▸ WRITTEN EXERCISE
All lines in which the word "parts" occurs are to be extracted.

▸ MATERIALS PROVIDED

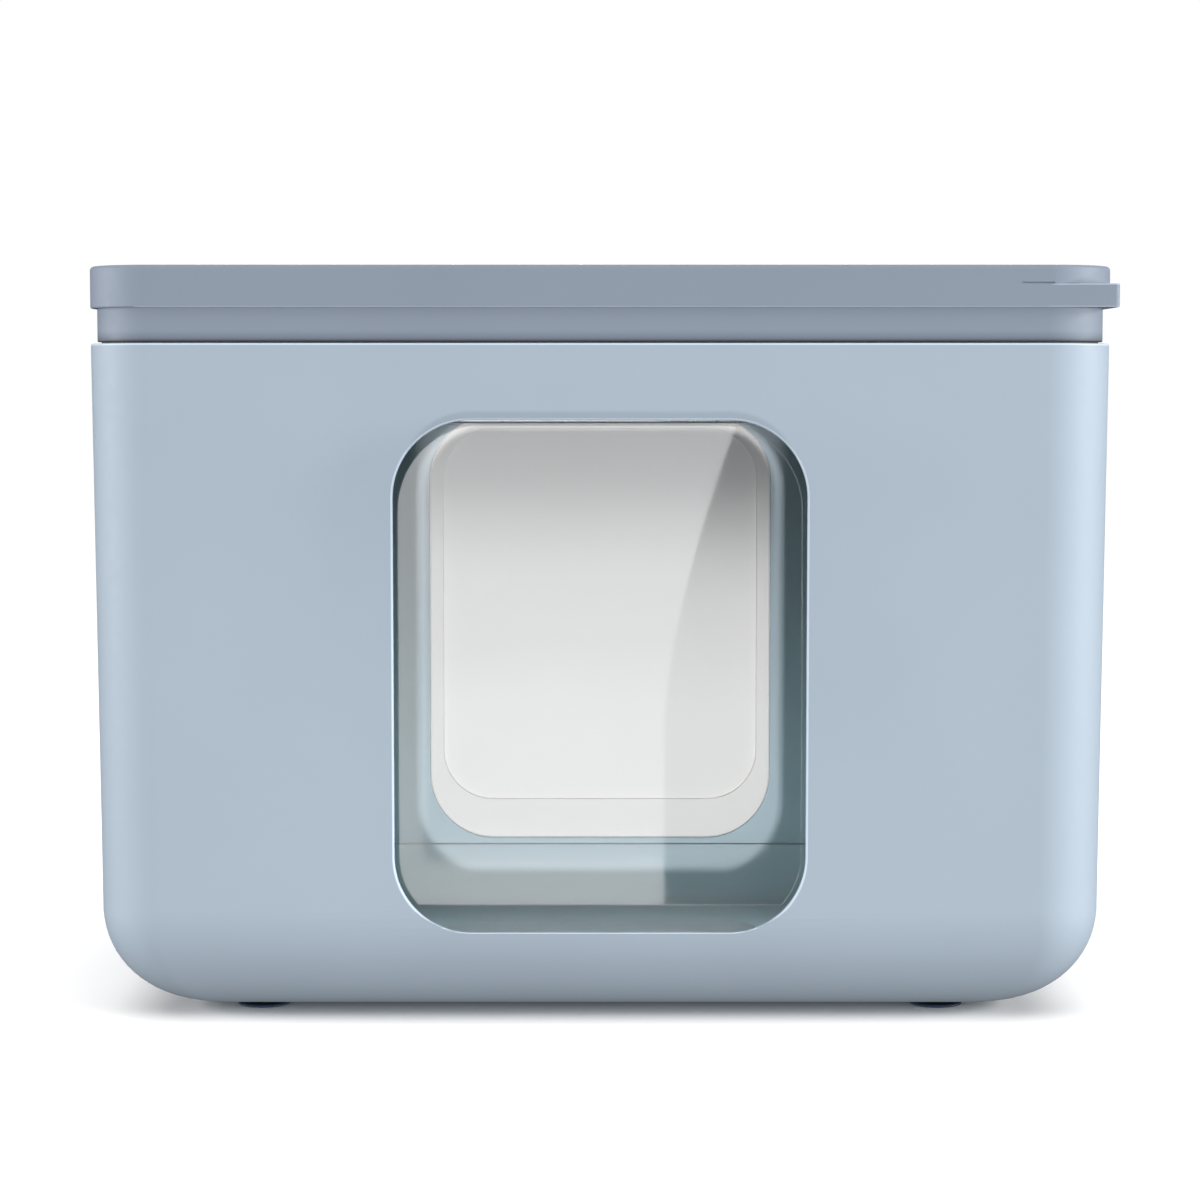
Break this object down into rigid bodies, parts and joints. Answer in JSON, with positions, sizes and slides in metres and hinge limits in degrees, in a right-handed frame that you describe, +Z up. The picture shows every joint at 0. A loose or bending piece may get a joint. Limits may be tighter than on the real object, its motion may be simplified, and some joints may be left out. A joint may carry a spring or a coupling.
{
  "type": "cat litter box with hood",
  "caption": "Hooded cat litter box: rounded blue-grey housing with a clear swing flap in a tall rounded opening, lift-off lid with a corner tab, inner tray and small feet.",
  "frame": {"origin": "middle of the footprint, on the floor under the feet", "axes": "+Z up, -Y towards the front opening, +X to the right seen from the front"},
  "size_m": [0.54, 0.35, 0.4],
  "materials": {
    "body_plastic": "pale blue-grey moulded plastic, fine satin grain",
    "tray_plastic": "blue-grey moulded plastic, satin",
    "lid_plastic": "deeper blue-grey moulded plastic, fine satin grain",
    "seal_rubber": "soft dark gasket",
    "filter_foam": "open charcoal foam",
    "clear_plastic": "clear glossy sheet",
    "steel": "bright drawn wire and screws",
    "panel_white": "white moulded plastic, semi-gloss",
    "panel_opal": "opal sheet, semi-gloss",
    "foot_rubber": "matt blue-black rubber"
  },
  "bodies": {
    "base": {"housing": "body_plastic", "collar": "lid_plastic", "flap_rod": "steel", "flap_bracket_left": "body_plastic", "flap_bracket_right": "body_plastic", "bracket_screw_1": "steel", "bracket_screw_2": "steel", "bracket_screw_3": "steel", "bracket_screw_4": "steel", "foot_front_left": "foot_rubber", "foot_front_right": "foot_rubber", "foot_rear_left": "foot_rubber", "foot_rear_right": "foot_rubber"},
    "tray": {"litter_tray": "tray_plastic"},
    "lid": {"lid": "lid_plastic", "lid_seal": "seal_rubber"},
    "filter": {"filter_cassette": "lid_plastic", "filter_pad": "filter_foam"},
    "flap": {"flap_pane": "clear_plastic"},
    "rear_panel": {"rear_panel_frame": "panel_white", "rear_panel_pane": "panel_opal"}
  },
  "joints": [
    {"name": "flap_swing", "type": "hinge", "parent": "base", "child": "flap", "pos_m": [0, -0.1671, 0.3193], "axis": [1, 0, 0], "range_deg": [-55, 80]},
    {"name": "lid_lift", "type": "slide", "parent": "base", "child": "lid", "axis": [0, 0, 1], "range_m": [0, 0.12]},
    {"name": "tray_lift", "type": "slide", "parent": "base", "child": "tray", "axis": [0, 0, 1], "range_m": [0, 0.15]},
    {"name": "rear_panel_pull", "type": "slide", "parent": "base", "child": "rear_panel", "axis": [0, 1, 0], "range_m": [0, 0.06]},
    {"name": "filter_slide", "type": "slide", "parent": "lid", "child": "filter", "axis": [0, -1, 0], "range_m": [0, 0.075]}
  ]
}
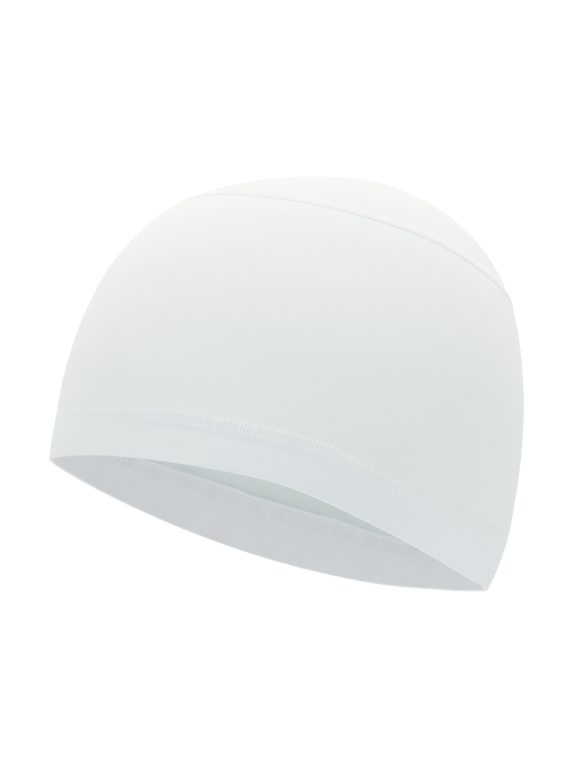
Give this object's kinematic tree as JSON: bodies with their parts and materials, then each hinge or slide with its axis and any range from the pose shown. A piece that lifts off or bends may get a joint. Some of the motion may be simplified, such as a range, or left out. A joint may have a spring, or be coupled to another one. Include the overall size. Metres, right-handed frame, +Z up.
{
  "type": "helmet liner",
  "caption": "Close-fitting stretch liner cap with two side panels, an oval crown gusset and a folded, cover-stitched hem.",
  "frame": {"origin": "the middle of the opening, in the plane of the rim, where a head enters the cap", "axes": "+Z up as worn, -Y towards the brow, +X towards the wearer's left; the rim plane is pitched 17 degrees about X, brow high"},
  "size_m": [0.1548, 0.2015, 0.1784],
  "materials": {
    "panel_jersey": "thin white stretch jersey, matt",
    "gusset_jersey": "thin white stretch jersey, matt",
    "hem_jersey": "white stretch jersey, double layer, matt",
    "thread": "white textured polyester thread"
  },
  "bodies": {
    "root": {"side_panel_left": "panel_jersey", "side_panel_right": "panel_jersey", "crown_gusset": "gusset_jersey", "hem_band": "hem_jersey"}
  },
  "joints": []
}
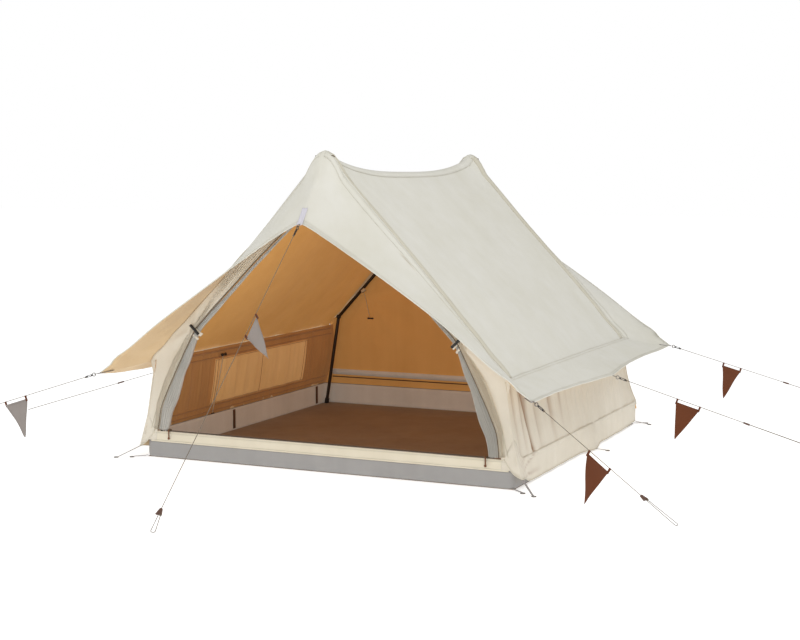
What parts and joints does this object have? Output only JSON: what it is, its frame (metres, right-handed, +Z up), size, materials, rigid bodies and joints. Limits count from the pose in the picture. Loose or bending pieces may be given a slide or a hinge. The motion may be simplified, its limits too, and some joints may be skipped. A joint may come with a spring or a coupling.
{
  "type": "ridge tent",
  "caption": "Cotton ridge tent with two house-shaped pole frames, sagging ridge, awnings, eave wings, tub groundsheet, tied-back doors, guy lines and pennants.",
  "frame": {"origin": "centre of the groundsheet, at the ground", "axes": "+Z up, -Y towards the doorway, +X to the right seen from the doorway; the ridge runs along Y"},
  "size_m": [4.7581, 4.4867, 1.5515],
  "materials": {
    "canvas": "woven cotton",
    "groundsheet": "coated woven fabric, brown",
    "tub_fabric": "coated woven fabric, grey-beige",
    "sill_fabric": "coated woven fabric, grey",
    "net": "insect net, grey",
    "webbing": "polyester webbing, grey",
    "guy_cord": "braided cord",
    "flag_brown": "brown flag cloth",
    "flag_grey": "grey flag cloth",
    "pole": "dark anodised",
    "joint_plastic": "black moulded",
    "slider_plastic": "brown moulded",
    "zip_teeth": "moulded coil",
    "zip_metal": "dark nickel",
    "leather": "brown",
    "ring_metal": "satin"
  },
  "bodies": {
    "tent": {"front_legs": "pole", "front_rafters": "pole", "rear_legs": "pole", "rear_rafters": "pole", "elbow_joints": "joint_plastic", "peak_hubs": "joint_plastic", "pole_feet": "joint_plastic", "groundsheet_floor": "groundsheet", "tub_walls": "tub_fabric", "front_sill": "sill_fabric", "sill_strip": "canvas", "roof_left": "canvas", "eave_wing_left": "canvas", "roof_right": "canvas", "eave_wing_right": "canvas", "ridge_binding": "canvas", "front_awning": "canvas", "rear_awning": "canvas", "sleeve_bands": "canvas", "front_gable": "canvas", "rear_gable": "canvas", "door_flaps": "canvas", "net_doors": "net", "side_wall_left": "canvas", "skirt_left": "canvas", "side_wall_right": "canvas", "skirt_right": "canvas", "window_covers": "canvas", "eave_bands": "webbing", "hanging_ties": "joint_plastic", "zip_chain": "zip_teeth", "toggle_loops": "canvas", "guy_tabs": "webbing", "guy_rings": "ring_metal", "guy_line_front": "guy_cord", "guy_line_front_right": "guy_cord", "guy_line_middle_right": "guy_cord", "guy_line_rear_right": "guy_cord", "guy_line_front_left": "guy_cord", "guy_line_middle_left": "guy_cord", "guy_hooks": "slider_plastic", "peg_loops": "webbing", "peg_rings": "ring_metal"},
    "zip_slider_left": {"zip_slider_left": "zip_metal"},
    "zip_pull_left": {"zip_pull_left": "leather"},
    "zip_slider_right": {"zip_slider_right": "zip_metal"},
    "zip_pull_right": {"zip_pull_right": "leather"},
    "door_toggle_left": {"door_toggle_left": "joint_plastic"},
    "door_toggle_right": {"door_toggle_right": "joint_plastic"},
    "slider_front": {"slider_front": "slider_plastic"},
    "pennant_front": {"pennant_front": "flag_grey"},
    "slider_front_right": {"slider_front_right": "slider_plastic"},
    "pennant_front_right": {"pennant_front_right": "flag_brown"},
    "slider_middle_right": {"slider_middle_right": "slider_plastic"},
    "pennant_middle_right": {"pennant_middle_right": "flag_brown"},
    "slider_rear_right": {"slider_rear_right": "slider_plastic"},
    "pennant_rear_right": {"pennant_rear_right": "flag_brown"},
    "slider_front_left": {"slider_front_left": "slider_plastic"},
    "pennant_front_left": {"pennant_front_left": "flag_grey"},
    "slider_middle_left": {"slider_middle_left": "slider_plastic"}
  },
  "joints": [
    {"name": "pennant_front_swing", "type": "hinge", "parent": "tent", "child": "pennant_front", "pos_m": [-0.021, -1.61986, 0.77524], "axis": [-0.0362, -0.6963, -0.7168], "range_deg": [-110, 110]},
    {"name": "slider_front_slide", "type": "slide", "parent": "tent", "child": "slider_front", "axis": [0.0362, 0.6963, 0.7168], "range_m": [0, 0.1]},
    {"name": "pennant_front_right_swing", "type": "hinge", "parent": "tent", "child": "pennant_front_right", "pos_m": [1.48925, -1.28834, 0.23248], "axis": [0.8193, -0.2226, -0.5285], "range_deg": [-110, 110]},
    {"name": "slider_front_right_slide", "type": "slide", "parent": "tent", "child": "slider_front_right", "axis": [-0.8193, 0.2226, 0.5285], "range_m": [0, 0.1]},
    {"name": "pennant_middle_right_swing", "type": "hinge", "parent": "tent", "child": "pennant_middle_right", "pos_m": [1.52527, 0.13305, 0.27748], "axis": [0.876, 0.3456, -0.3364], "range_deg": [-110, 110]},
    {"name": "slider_middle_right_slide", "type": "slide", "parent": "tent", "child": "slider_middle_right", "axis": [-0.876, -0.3456, 0.3364], "range_m": [0, 0.1]},
    {"name": "pennant_rear_right_swing", "type": "hinge", "parent": "tent", "child": "pennant_rear_right", "pos_m": [1.46065, 1.46705, 0.30897], "axis": [0.7001, 0.6428, -0.3108], "range_deg": [-110, 110]},
    {"name": "slider_rear_right_slide", "type": "slide", "parent": "tent", "child": "slider_rear_right", "axis": [-0.7001, -0.6428, 0.3108], "range_m": [0, 0.1]},
    {"name": "pennant_front_left_swing", "type": "hinge", "parent": "tent", "child": "pennant_front_left", "pos_m": [-1.61528, -1.26723, 0.29433], "axis": [-0.9427, -0.1384, -0.3036], "range_deg": [-110, 110]},
    {"name": "slider_front_left_slide", "type": "slide", "parent": "tent", "child": "slider_front_left", "axis": [0.9427, 0.1384, 0.3036], "range_m": [0, 0.1]},
    {"name": "slider_middle_left_slide", "type": "slide", "parent": "tent", "child": "slider_middle_left", "axis": [0.9562, 0.0188, 0.2922], "range_m": [0, 0.1]},
    {"name": "zip_slider_left_slide", "type": "slide", "parent": "tent", "child": "zip_slider_left", "axis": [1, 0, 0], "range_m": [0, 0.8]},
    {"name": "zip_pull_left_swing", "type": "hinge", "parent": "zip_slider_left", "child": "zip_pull_left", "pos_m": [-0.86, -1.0105, 0.146], "axis": [1, 0, 0], "range_deg": [-150, 5]},
    {"name": "door_toggle_left_turn", "type": "hinge", "parent": "tent", "child": "door_toggle_left", "pos_m": [-0.708, -0.99694, 0.664], "axis": [0, 1, 0], "range_deg": [-90, 90]},
    {"name": "zip_slider_right_slide", "type": "slide", "parent": "tent", "child": "zip_slider_right", "axis": [-1, 0, 0], "range_m": [0, 0.8]},
    {"name": "zip_pull_right_swing", "type": "hinge", "parent": "zip_slider_right", "child": "zip_pull_right", "pos_m": [0.86, -1.0105, 0.146], "axis": [1, 0, 0], "range_deg": [-150, 5]},
    {"name": "door_toggle_right_turn", "type": "hinge", "parent": "tent", "child": "door_toggle_right", "pos_m": [0.708, -0.99694, 0.664], "axis": [0, 1, 0], "range_deg": [-90, 90]}
  ]
}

▸ RESULT BELOW
Break this object down into rigid bodies, parts and joints. Answer in JSON, with positions, sizes and slides in metres and hinge limits in degrees, in a right-handed frame that you describe, +Z up. The picture shows every joint at 0. A loose or bending piece may get a joint. Limits may be tighter than on the real object, its motion may be simplified, and some joints may be left out. A joint may carry a spring or a coupling.
Give this object's kinematic tree as JSON: bodies with their parts and materials, then each hinge or slide with its axis and any range from the pose shown. A piece that lifts off or bends may get a joint. Some of the motion may be simplified, such as a range, or left out. A joint may have a spring, or be coupled to another one. Include the overall size. Metres, right-handed frame, +Z up.
What parts and joints does this object have? Output only JSON: what it is, its frame (metres, right-handed, +Z up), size, materials, rigid bodies and joints. Limits count from the pose in the picture. Loose or bending pieces may be given a slide or a hinge. The motion may be simplified, its limits too, and some joints may be skipped. A joint may come with a spring or a coupling.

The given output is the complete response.